Medallion Values Cut In Half
Reports in the last six months show that medallion values have been chopped in half, with medallions valued at $1 million in 2014 now worth about $500,000.
Familant said that delinquencies have stabilized for now. The CU even posted a $265,000 profit in Q4 2016. For the year, however, Progressive lost $52.1 million. Progressive had set aside a $61.7 loan loss provision for 2016.
Progressive faced $66.5 million in delinquent loans at the end of 2016, down $4.1 million from the prior quarter, lowering delinquencies from 11.62% in September to 11.45% at the end of 2016.
While the days of high medallion values may be gone for good, Familant remains confident that the taxi industry will come back from the troubles facing it today, predicting many Uber drivers will return to driving Yellow Cabs, and that ride sharing companies will face regulation similar to that of the taxi industry.
“How far off is the horizon for medallion values returning to more normal levels?

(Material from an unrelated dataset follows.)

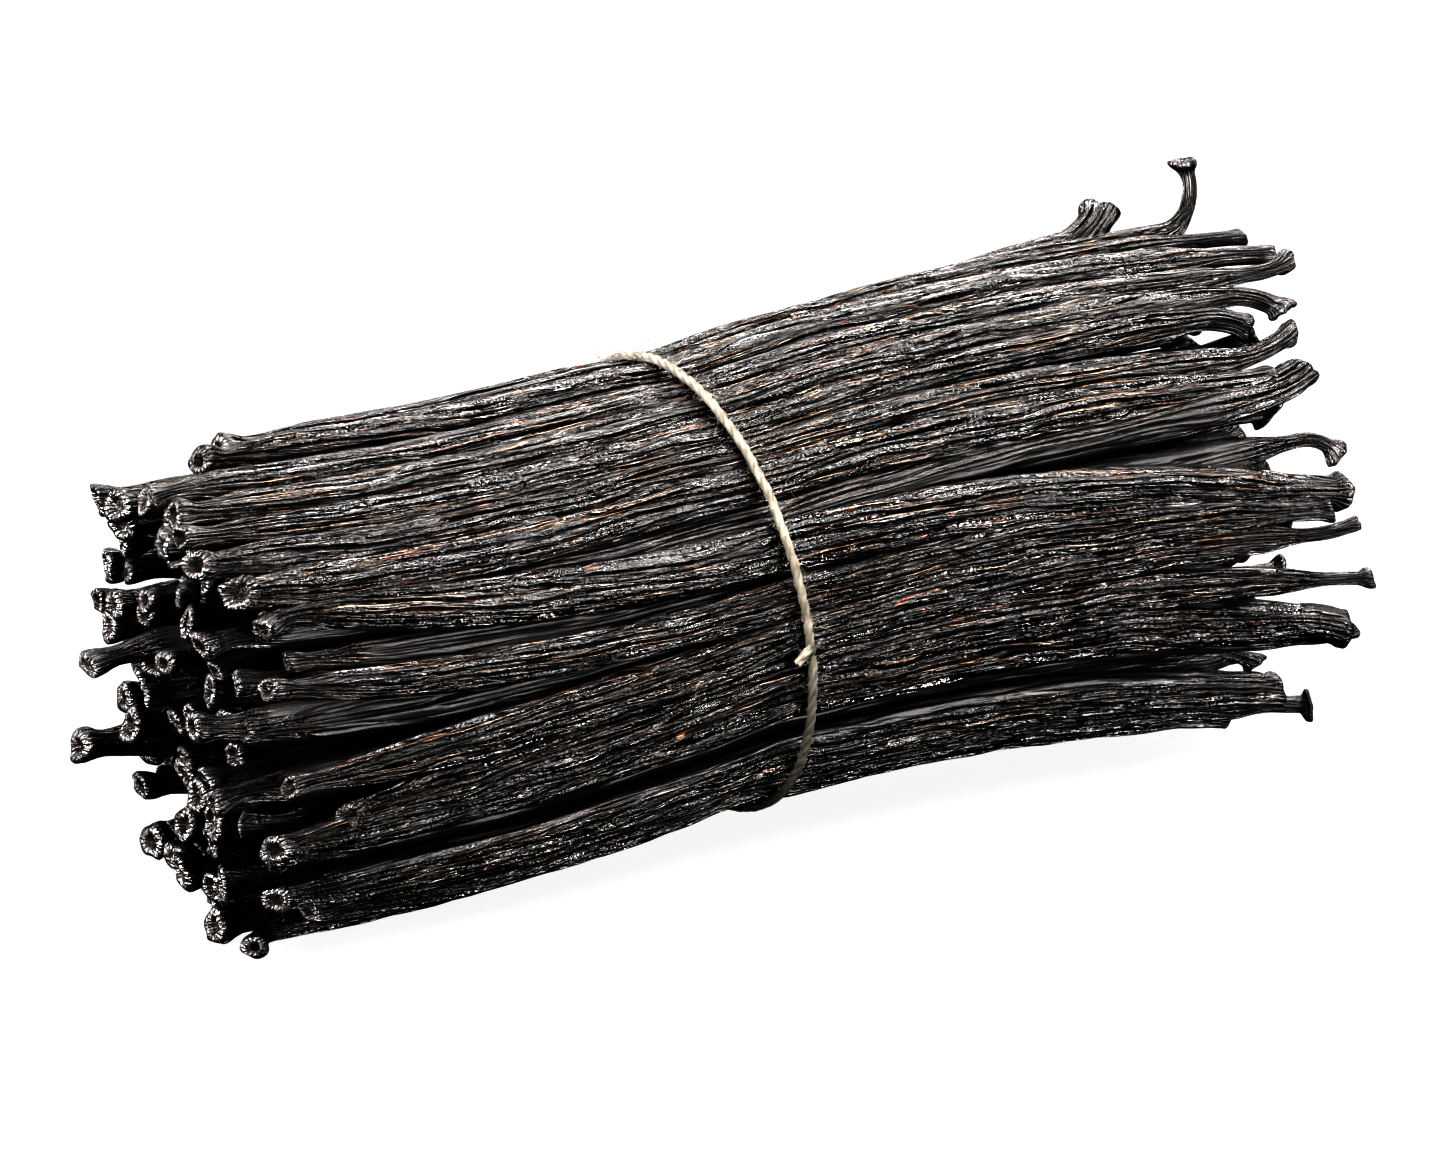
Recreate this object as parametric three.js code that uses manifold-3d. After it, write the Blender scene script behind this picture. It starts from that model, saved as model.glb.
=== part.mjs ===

I couldn’t tell you anymore,” acknowledged Familant. “I don’t know anything in particular that is going to happen that would bring about a stabilization, but I know it simply has to happen by the laws of economics.”
A Medallion Comeback?
Familant said Uber drivers are complaining about not making enough money, and that many are now illegally picking up rides and not using the Uber app.
“New York City now charges these drivers a $2,000 fine for the first such offense and $5,000 for the second. So there is some regulation coming down on these guys,” said Familant, who also noted that Yellow Cab is working to improve its mobile app. “Some of these Uber drivers, too, are driving around with two to three apps in their car to make a living. I am not sure when these drivers will reach their tipping point and come back. But Yellow Cabs need those drivers. They don’t need that many, maybe 3,000, to make a difference. That would change the complexion of this situation and we could then see medallion values reappreciating. But for now, it remains a battle.”